Posso eu sozinho me opor à vontade do governo?? Não!? E por quê?
Impele-me pela força armada. Aí é que está.
Mas não digam que não saberia conduzir-me sem governo. Não sou só eu que não quero, somos todos.
Por que é que se formam partidos políticos de todas as cores? Não é para combater o governo? Aliança Liberal, o Partido Democrático, o Partido Católico, o Partido Socialista, o Partido Comunista e Cia., não são ou foram contra o governo? O governo não presta.

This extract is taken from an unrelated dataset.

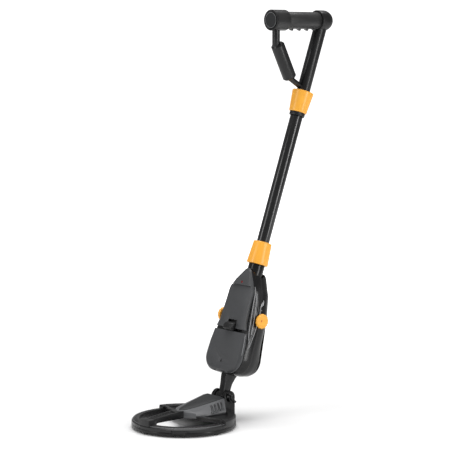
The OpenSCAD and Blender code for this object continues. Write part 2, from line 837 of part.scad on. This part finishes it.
module hinge_bolt() {
  color("#202022") on_hinge() rotate([0, 90, 0]) {
    translate([0, 0, -ear_out - 1]) cylinder(r = bolt_d / 2, h = 2 * ear_out + 8.5);
    translate([0, 0, -ear_out - 2.2]) cylinder(r = 5.4, h = 2.1);
    translate([0, 0, -ear_out - 5.6]) cylinder(r1 = 6, r2 = 4.4, h = 3.4);
  }
}

module hinge_washers() {
  color("#101010") on_hinge() for (side = [-1, 1])
    translate([side * (ear_in - washer_t / 2 - 0.05), 0, 0]) rotate([0, 90, 0])
      translate([0, 0, -washer_t / 2 + 0.05]) tube(8, bolt_d / 2 + run, washer_t - 0.1);
}

module wing_nut() {
  color("#2a2a2c") on_hinge() translate([ear_out + clear, 0, 0]) rotate([0, 90, 0]) difference() {
    union() {
      cylinder(r1 = 7, r2 = 5.6, h = 5);
      for (a = [35, 215]) rotate([0, 0, a]) translate([3.6, -1.3, 1.6]) rotate([0, -20, 0])
        cube([6.4, 2.6, 5.4]);
    }
    translate([0, 0, -1]) cylinder(r = bolt_d / 2 + run, h = 20);
  }
}

grip_core();
grip_sleeve();
grip_front_cap();
grip_rear_dome();
handle_leg();
front_post();
brace_sleeve();
brace_strut();
leg_thread_ring();
joint_spigot();
upper_collet();
upper_collar();
shaft_tube();
shaft_end_plug();
lower_collar();
lower_collet();
neck_socket();
rear_shell();
front_shell();
face_panel();
nose_panel();
lamp_lens();
side_trims();
battery_door();
door_screw();
door_latch();
volume_knob();
volume_spindle();
volume_pot();
tuning_knob();
tuning_spindle();
tuning_pot();
circuit_board();
speaker();
battery();
battery_snap();
shell_screws();
lower_stem();
coil_top();
coil_bottom();
rear_deck();
coil_arm();
hinge_ears();
fin_housing();
fin_leaf_cap();
transmit_winding();
receive_winding();
coil_windows();
coil_feet();
coil_screws();
hinge_bolt();
hinge_washers();
wing_nut();
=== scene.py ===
"""Looks of the metal detector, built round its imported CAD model. Everything is in metres."""
import json
import math

import bmesh
import bpy
from mathutils import Matrix, Vector
from mathutils.bvhtree import BVHTree


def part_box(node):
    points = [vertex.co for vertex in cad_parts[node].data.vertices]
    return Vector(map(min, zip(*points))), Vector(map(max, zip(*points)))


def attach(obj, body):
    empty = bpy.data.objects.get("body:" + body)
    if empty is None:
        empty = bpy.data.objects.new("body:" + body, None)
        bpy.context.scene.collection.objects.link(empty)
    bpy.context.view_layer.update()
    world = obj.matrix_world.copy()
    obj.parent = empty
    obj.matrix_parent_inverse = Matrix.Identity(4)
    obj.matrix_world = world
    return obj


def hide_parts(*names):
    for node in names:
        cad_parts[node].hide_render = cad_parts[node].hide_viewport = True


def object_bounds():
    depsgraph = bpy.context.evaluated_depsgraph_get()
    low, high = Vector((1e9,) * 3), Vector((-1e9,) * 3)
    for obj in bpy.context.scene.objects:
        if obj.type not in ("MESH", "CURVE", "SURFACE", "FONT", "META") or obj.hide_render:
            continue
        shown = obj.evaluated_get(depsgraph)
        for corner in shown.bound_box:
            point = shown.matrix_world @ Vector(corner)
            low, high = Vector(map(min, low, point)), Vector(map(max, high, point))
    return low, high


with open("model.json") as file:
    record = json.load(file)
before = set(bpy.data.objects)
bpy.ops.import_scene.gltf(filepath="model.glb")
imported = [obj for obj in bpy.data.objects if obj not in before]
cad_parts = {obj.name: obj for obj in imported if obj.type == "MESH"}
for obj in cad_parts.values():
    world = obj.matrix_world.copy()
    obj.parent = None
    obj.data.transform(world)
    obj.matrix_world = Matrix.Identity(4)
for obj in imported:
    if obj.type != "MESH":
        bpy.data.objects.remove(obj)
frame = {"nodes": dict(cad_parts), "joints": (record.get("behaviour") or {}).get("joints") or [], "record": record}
cad_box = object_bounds()

MM = 0.001
RECORD = frame["record"]
JOINTS = {joint["name"]: joint for joint in frame["joints"]}
MOUNTS = {mount["name"]: mount for mount in RECORD["mounts"]}
SLOT_OF = {part["node"]: part["material_slot"] for part in RECORD["subparts"]}
BODY_OF = {node: body for body, nodes in RECORD["behaviour"]["bodies"].items() for node in nodes}


# ---- frames of reference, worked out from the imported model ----

def basis(x, y, z, origin):
    """The matrix whose columns are three directions and an origin."""
    rows = [[x[i], y[i], z[i], origin[i]] for i in range(3)]
    return Matrix(rows + [[0, 0, 0, 1]])


ACROSS = Vector((1, 0, 0))
SHAFT_UP = Vector(JOINTS["shaft_slide"]["axis"]).normalized()
SHAFT_REAR = SHAFT_UP.cross(ACROSS)
COLLAR_S = 225 * MM      # the lower collar's joint lies this far up the shaft from the hinge's height
SHAFT_ZERO = Vector(JOINTS["lower_collar_turn"]["pos_m"]) - COLLAR_S * SHAFT_UP
SHAFT = basis(ACROSS, SHAFT_REAR, SHAFT_UP, SHAFT_ZERO)

GRIP_FORWARD = Vector(MOUNTS["hand_grip"]["axis"]).normalized()
GRIP_UP = GRIP_FORWARD.cross(ACROSS)
GRIP_MIDDLE = 46 * MM    # the hand's place on the grip lies this far in front of the leg's axis
GRIP_ZERO = Vector(MOUNTS["hand_grip"]["pos_m"]) - GRIP_MIDDLE * GRIP_FORWARD
GRIP = basis(ACROSS, GRIP_UP, GRIP_FORWARD, GRIP_ZERO)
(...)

Como vedes não é só o anarquista que não quer governo, somos nós todos. Vamos então ser sinceros: quem é que gosta de ser governado? Além de tudo, o governo é um ente escravo de si mesmo, e quais garantias têm os governantes? As mesmas dos governados. O pau que dá no Chico dá na Joana! O governo é uma coisa tão absurda que não garante nem a si.
Tudo é questão de palavras. Estou convencido de que todos querem o mesmo que eu quero, só que à maioria falta a coragem de assumir a responsabilidade das próprias convicções e perder o amor aos privilégios (e muletas e esmolas) adquiridos e nada mais.
Mas que o governo garanta alguma coisa de perene e eterno, todos estão cansados (como nós) de saber que isso é mentira, que o governo não garante coisa nenhuma, pois até ele é provisório e passageiro como uma estrela errante.
Por isso digo-vos: o governo não presta! E com igual razão os da última moda: bolchevista ou comunista, fascista ou socialista. Os nomes pouco importam. É que constituem um só conteúdo, uma coisa só: governo (ou desgoverno) e sempre pela força.